Se no Congresso o governo prefere jogar com a humildade e com os poucos pontos que tem a favor em sua administração, para o público Temer escolheu ir para o enfrentamento, e isso ficou provado no pronunciamento que fez no final da tarde de terça, quando atacou o procurador-geral da República, Rodrigo Janot, e o delator Joesley Batista.
O presidente disse que está sendo denunciado com base em uma ilação e que, pela mesma lógica, poderia entender que Janot foi beneficiado pelos supostos milhões, de acordo com o presidente, que o ex-procurador da República Marcelo Miller recebeu ao sair da procuradoria para defender os executivos do grupo J&F.
“Pelas novas leis penais que estou dizendo da chamada ilação ora criada nesta denúncia, que não existe no código penal, poderíamos concluir nessa hipótese, que estou mencionando, que talvez os milhões de honorários recebidos não fossem unicamente para o assessor de confiança, que na verdade deixou a procuradoria para trabalhar nessa matéria”, afirmou.

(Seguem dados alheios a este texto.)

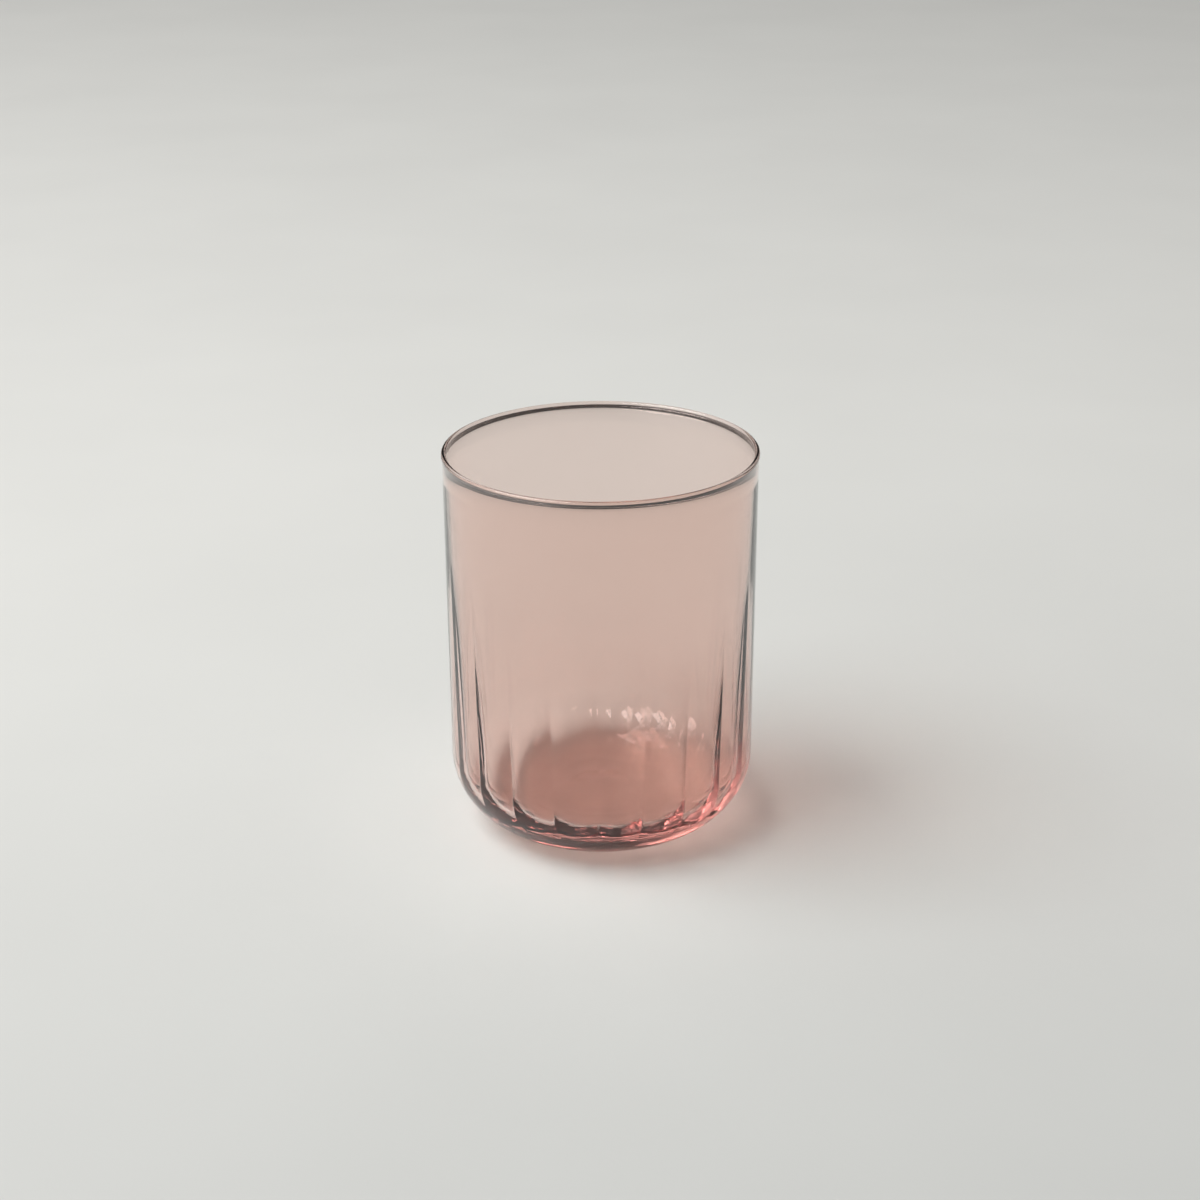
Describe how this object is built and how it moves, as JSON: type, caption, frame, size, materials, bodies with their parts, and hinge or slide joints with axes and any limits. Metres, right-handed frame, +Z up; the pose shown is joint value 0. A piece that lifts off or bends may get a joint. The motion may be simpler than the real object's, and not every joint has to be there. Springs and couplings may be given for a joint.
{
  "type": "juice glass",
  "caption": "Straight drinking glass in pale pink glass, with a rounded lower corner, a thick base and fine upright ribs inside.",
  "frame": {"origin": "middle of the foot ring, on the plane that the glass stands on", "axes": "+Z up along the glass's axis, out of the mouth; +X and +Y across, with a rib on +X and on -Y"},
  "size_m": [0.08, 0.08, 0.101],
  "materials": {
    "pink_glass": "fire-polished pressed soda-lime glass, tinted pink through its thickness"
  },
  "bodies": {
    "root": {"tumbler": "pink_glass"}
  },
  "joints": []
}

Mais cedo, Perondi disse a reportagem de EXAME Hoje que a denúncia tem o carimbo do PT. “Eles querem Diretas Já e a volta do Lula. A denúncia é uma irresponsabilidade pública sem precedentes. É um jogo político do Janot, que é petista, com as corporações que não querem a reforma da Previdência”, afirmou.
A reforma é criticada por diversas entidades da sociedade civil e foi aprovada, antes do escândalo, na Comissão Especial criada para analisá-la na Câmara dos Deputados. Tem, portanto, que passar por comissões e plenários da Câmara e do Senado até que saia do papel. Um caminho relativamente longo.
Embora cautelosos em um ambiente que conhecem bem – o Congresso -, Temer e seu grupo já decidiram que a melhor estratégia para vencer, no momento, é o ataque.